Extract, unchanged, every line from the top of the material below through the line with "const TRIM_WIDTH = 300;", and no more.

■ ■ ■ ■

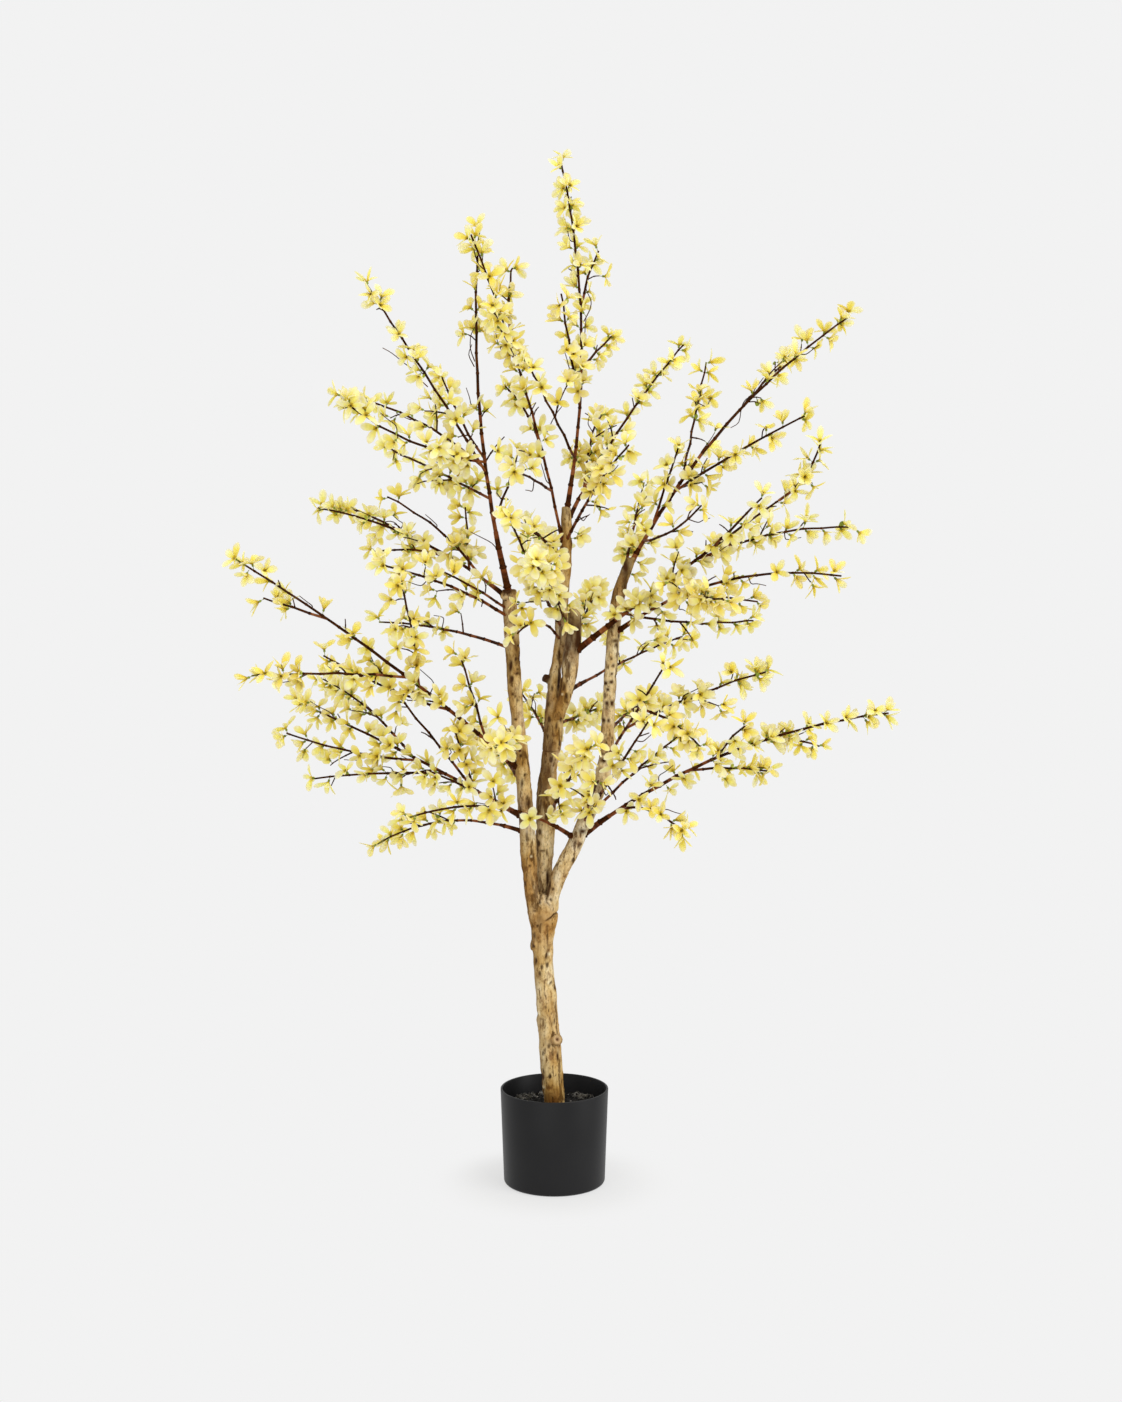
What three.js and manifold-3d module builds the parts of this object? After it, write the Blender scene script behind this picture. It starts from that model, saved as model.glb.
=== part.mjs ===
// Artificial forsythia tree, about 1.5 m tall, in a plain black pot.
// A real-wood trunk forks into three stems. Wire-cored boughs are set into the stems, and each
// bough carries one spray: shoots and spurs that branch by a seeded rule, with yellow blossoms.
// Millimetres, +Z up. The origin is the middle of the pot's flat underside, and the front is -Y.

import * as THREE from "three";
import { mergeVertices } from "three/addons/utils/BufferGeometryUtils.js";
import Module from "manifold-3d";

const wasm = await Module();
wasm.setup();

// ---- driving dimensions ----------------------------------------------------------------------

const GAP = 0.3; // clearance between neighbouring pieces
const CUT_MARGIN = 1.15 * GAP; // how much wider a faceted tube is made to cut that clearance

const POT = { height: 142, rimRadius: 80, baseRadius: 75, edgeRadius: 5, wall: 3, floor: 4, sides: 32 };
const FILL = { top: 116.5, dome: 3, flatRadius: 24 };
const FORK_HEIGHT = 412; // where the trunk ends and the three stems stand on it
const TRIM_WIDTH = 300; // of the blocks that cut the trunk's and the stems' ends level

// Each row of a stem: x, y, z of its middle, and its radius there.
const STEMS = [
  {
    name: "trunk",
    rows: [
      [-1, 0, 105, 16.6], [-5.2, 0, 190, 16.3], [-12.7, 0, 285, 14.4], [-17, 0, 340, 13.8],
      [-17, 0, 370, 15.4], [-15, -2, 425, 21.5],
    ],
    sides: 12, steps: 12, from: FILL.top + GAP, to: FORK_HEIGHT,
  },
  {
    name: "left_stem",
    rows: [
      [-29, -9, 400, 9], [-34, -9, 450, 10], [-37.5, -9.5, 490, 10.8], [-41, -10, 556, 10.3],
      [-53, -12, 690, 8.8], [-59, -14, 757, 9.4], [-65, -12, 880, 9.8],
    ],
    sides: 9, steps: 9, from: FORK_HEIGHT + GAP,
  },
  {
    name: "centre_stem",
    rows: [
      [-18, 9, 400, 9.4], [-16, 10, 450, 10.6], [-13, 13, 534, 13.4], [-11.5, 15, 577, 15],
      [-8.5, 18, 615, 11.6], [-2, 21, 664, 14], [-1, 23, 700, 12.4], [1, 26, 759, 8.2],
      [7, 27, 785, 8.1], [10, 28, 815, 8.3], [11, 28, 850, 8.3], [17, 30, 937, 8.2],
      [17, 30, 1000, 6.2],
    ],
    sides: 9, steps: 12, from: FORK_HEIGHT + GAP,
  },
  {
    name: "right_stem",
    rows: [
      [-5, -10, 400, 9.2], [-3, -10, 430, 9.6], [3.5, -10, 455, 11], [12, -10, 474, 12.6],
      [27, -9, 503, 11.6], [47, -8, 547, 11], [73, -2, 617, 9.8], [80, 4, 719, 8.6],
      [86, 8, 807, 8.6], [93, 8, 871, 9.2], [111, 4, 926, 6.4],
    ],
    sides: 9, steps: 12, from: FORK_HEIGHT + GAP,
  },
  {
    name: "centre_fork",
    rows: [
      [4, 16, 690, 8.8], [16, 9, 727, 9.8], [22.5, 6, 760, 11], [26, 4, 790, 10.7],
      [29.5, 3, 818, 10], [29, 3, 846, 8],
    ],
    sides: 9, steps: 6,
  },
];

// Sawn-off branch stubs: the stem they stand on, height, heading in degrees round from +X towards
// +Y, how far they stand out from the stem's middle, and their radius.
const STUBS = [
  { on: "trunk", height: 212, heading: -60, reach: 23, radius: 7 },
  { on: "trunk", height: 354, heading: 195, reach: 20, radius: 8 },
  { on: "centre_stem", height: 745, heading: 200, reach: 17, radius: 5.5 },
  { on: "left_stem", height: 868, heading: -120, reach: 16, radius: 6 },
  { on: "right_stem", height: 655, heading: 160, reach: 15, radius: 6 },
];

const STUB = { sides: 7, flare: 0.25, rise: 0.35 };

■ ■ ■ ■

(Output of the exercise):
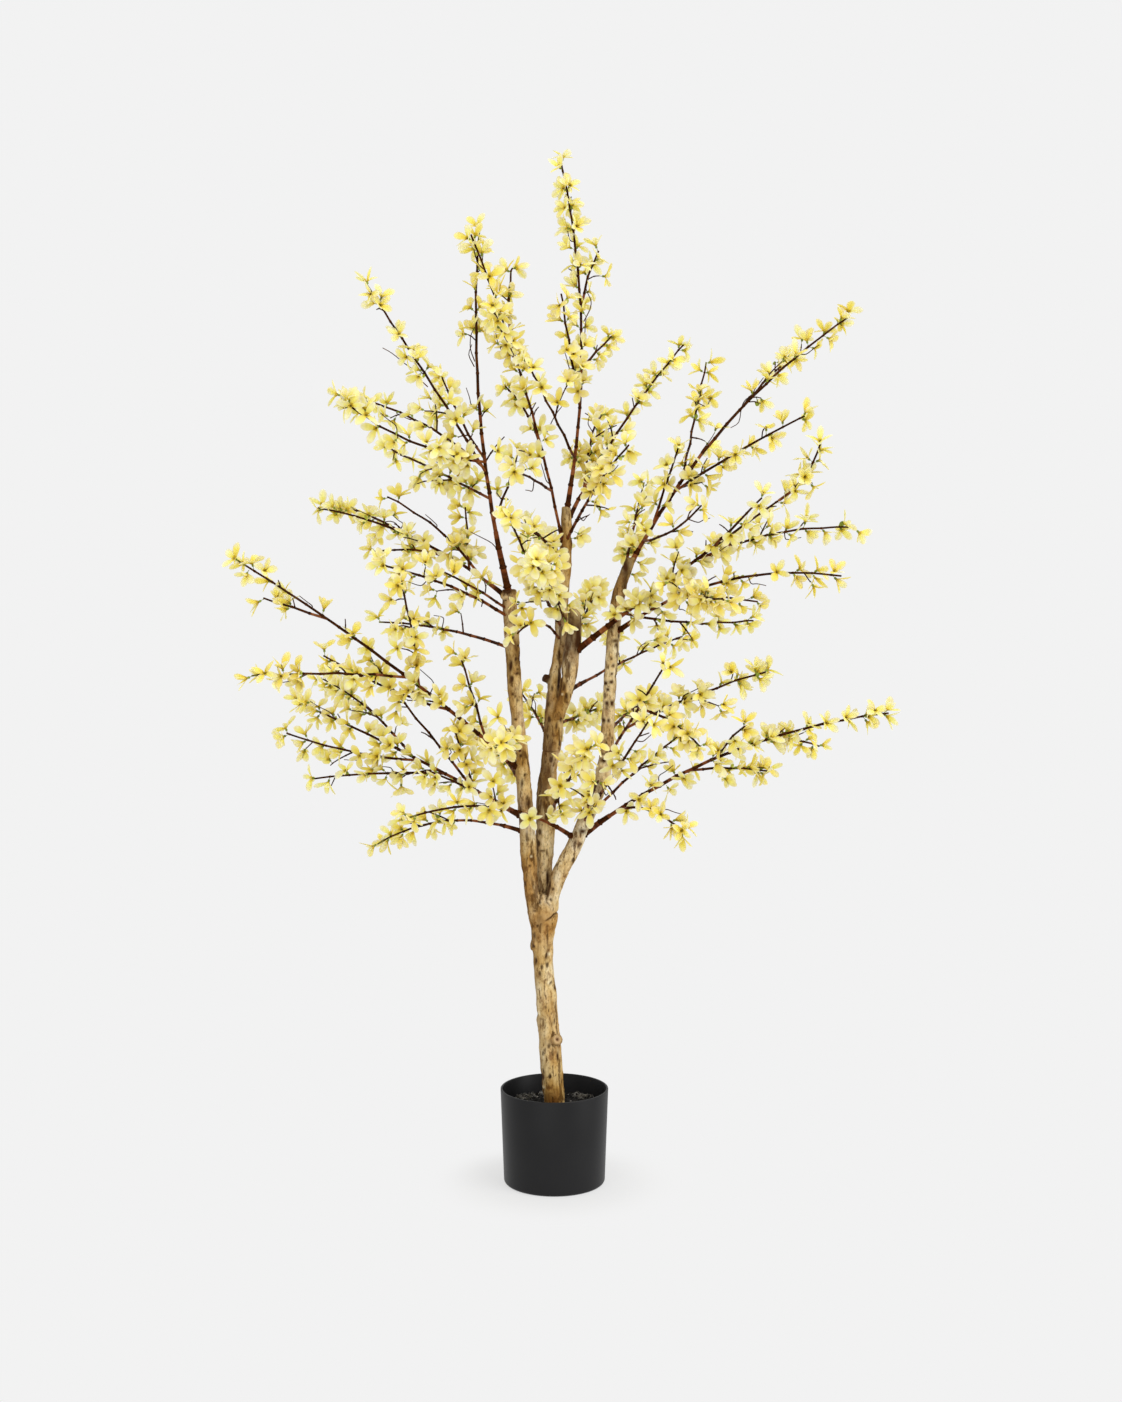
What three.js and manifold-3d module builds the parts of this object? After it, write the Blender scene script behind this picture. It starts from that model, saved as model.glb.
=== part.mjs ===
// Artificial forsythia tree, about 1.5 m tall, in a plain black pot.
// A real-wood trunk forks into three stems. Wire-cored boughs are set into the stems, and each
// bough carries one spray: shoots and spurs that branch by a seeded rule, with yellow blossoms.
// Millimetres, +Z up. The origin is the middle of the pot's flat underside, and the front is -Y.

import * as THREE from "three";
import { mergeVertices } from "three/addons/utils/BufferGeometryUtils.js";
import Module from "manifold-3d";

const wasm = await Module();
wasm.setup();

// ---- driving dimensions ----------------------------------------------------------------------

const GAP = 0.3; // clearance between neighbouring pieces
const CUT_MARGIN = 1.15 * GAP; // how much wider a faceted tube is made to cut that clearance

const POT = { height: 142, rimRadius: 80, baseRadius: 75, edgeRadius: 5, wall: 3, floor: 4, sides: 32 };
const FILL = { top: 116.5, dome: 3, flatRadius: 24 };
const FORK_HEIGHT = 412; // where the trunk ends and the three stems stand on it
const TRIM_WIDTH = 300; // of the blocks that cut the trunk's and the stems' ends level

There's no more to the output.